The road system in Belvedere will be a great source of disappointment in the future to anyone that is unfortunate enough to buy a house there. Mr Hauser is not known for setting the funds aside for the"finishing touches" in such projects.

First, as a resident it has been great to see Belvedere flourishing. More families move in every month. I moved into the neighborhood in early 2011, and the place as exploded. This is a great and affordable (not all of us have McMansions) place to raise a family. The dense development holds so many benefits that you have to live here to experience.

I disagree with some of these comments about Belvedere (I actually agree with the R.E. agent comment). I think if you actually walked (not drive) through the neighborhood you will find few McMansions (Really! You think these homes are expensive, try buying a well maintained home downtown). Many homes here are typical size. I agree the developer could do more, but why should we continue to ask others to do things for our community when we should be willing to do it ourselves. I think, as residents, we should take pride in making the neighborhood better ourselves and build on the foundation created.

I don’t hesitate to let me daughters ride around looking for things to do and places to play.

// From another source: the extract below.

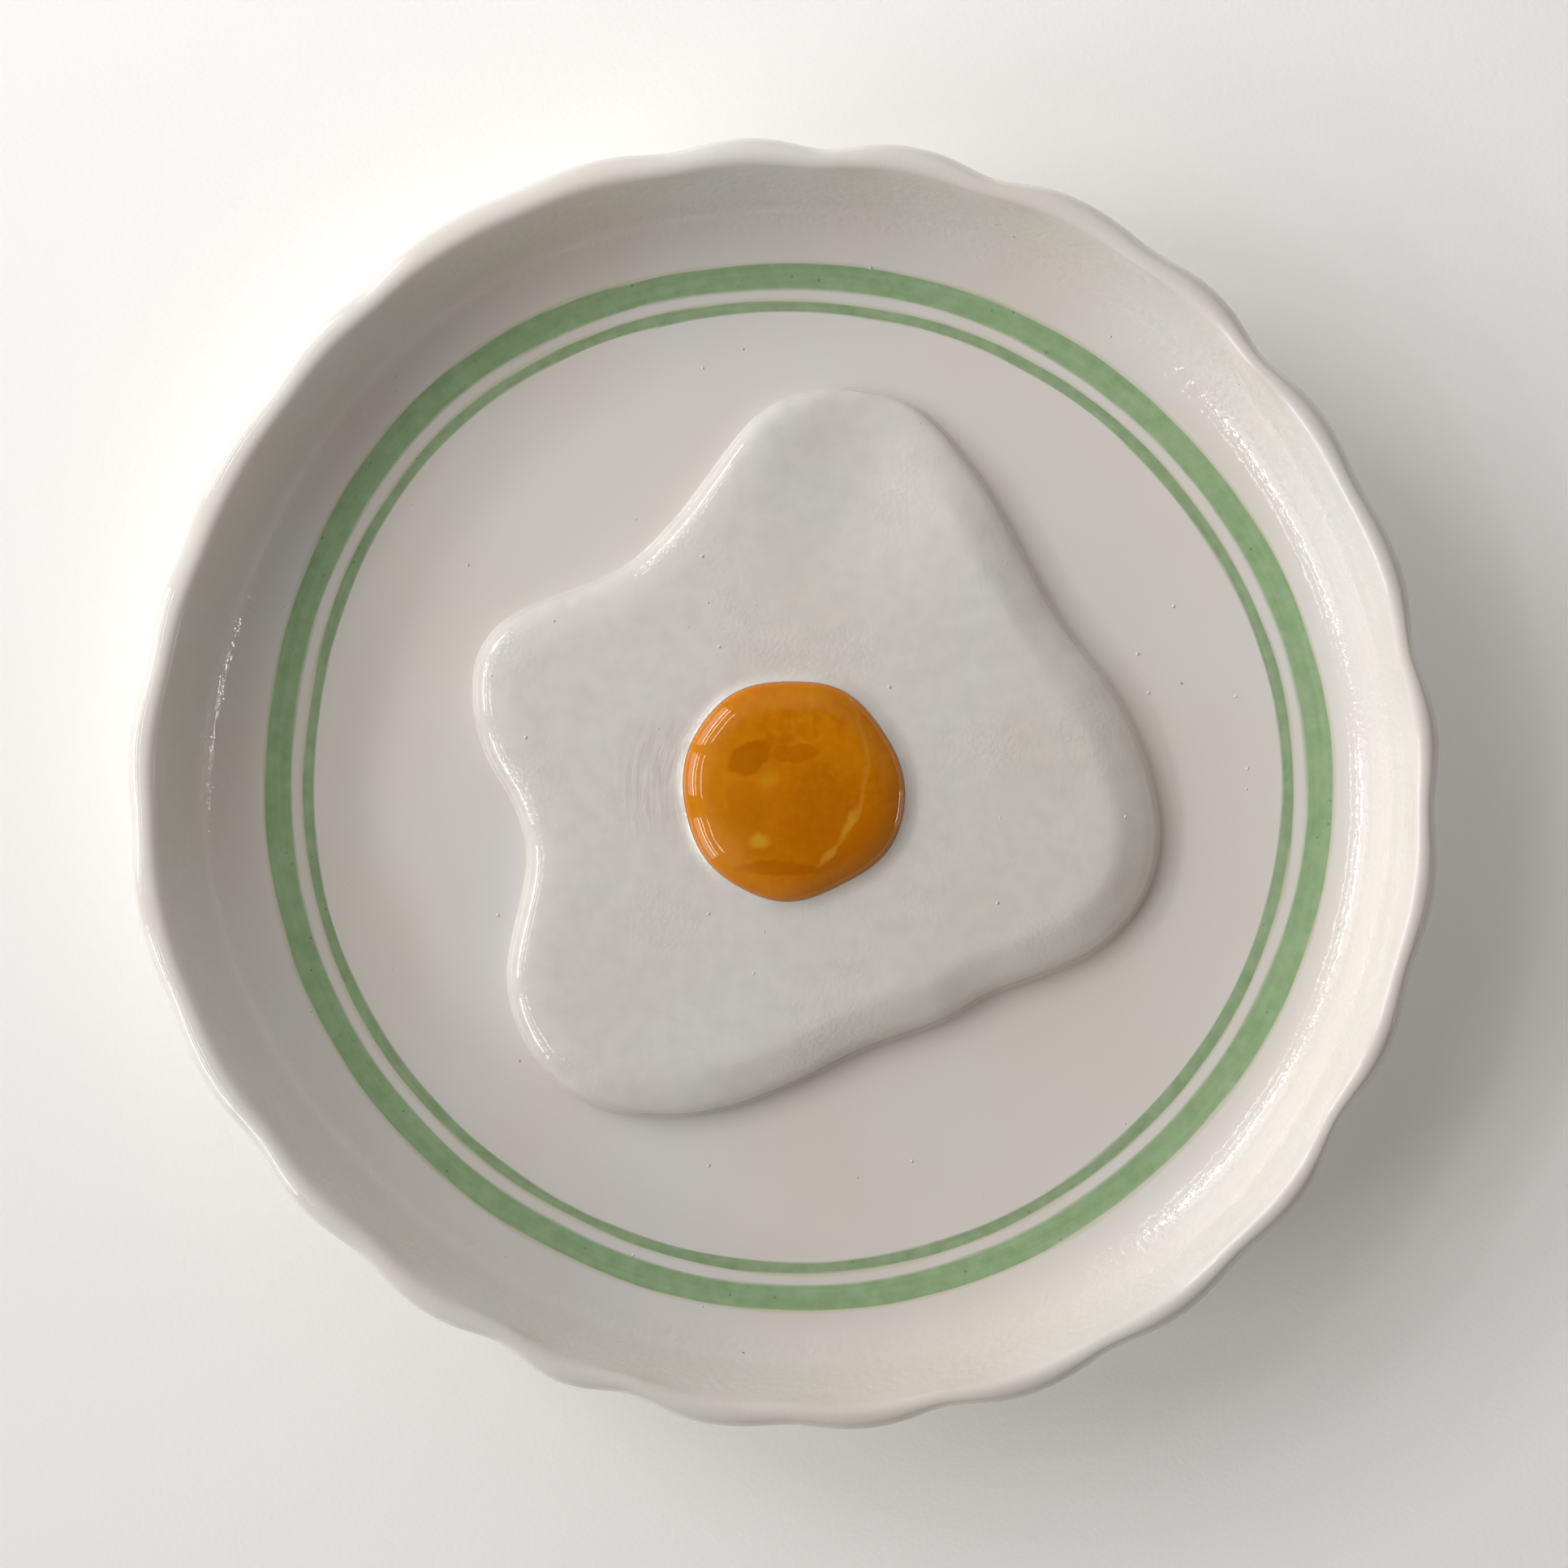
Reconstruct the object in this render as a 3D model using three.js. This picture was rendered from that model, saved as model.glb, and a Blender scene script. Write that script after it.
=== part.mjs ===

I would not do this in Forest Lakes, Dunlora or even downtown. I know my neighbors, and more importantly, they know my daughters. My home is a long term investment and so is my community. This is something I think the critics always seem to miss.

Streaks on the China, never mattered before. Who cares? When you drop kicked your jacket as you came through the door, no one glared.

Me daughters and me don't believe in McMansions, laddy!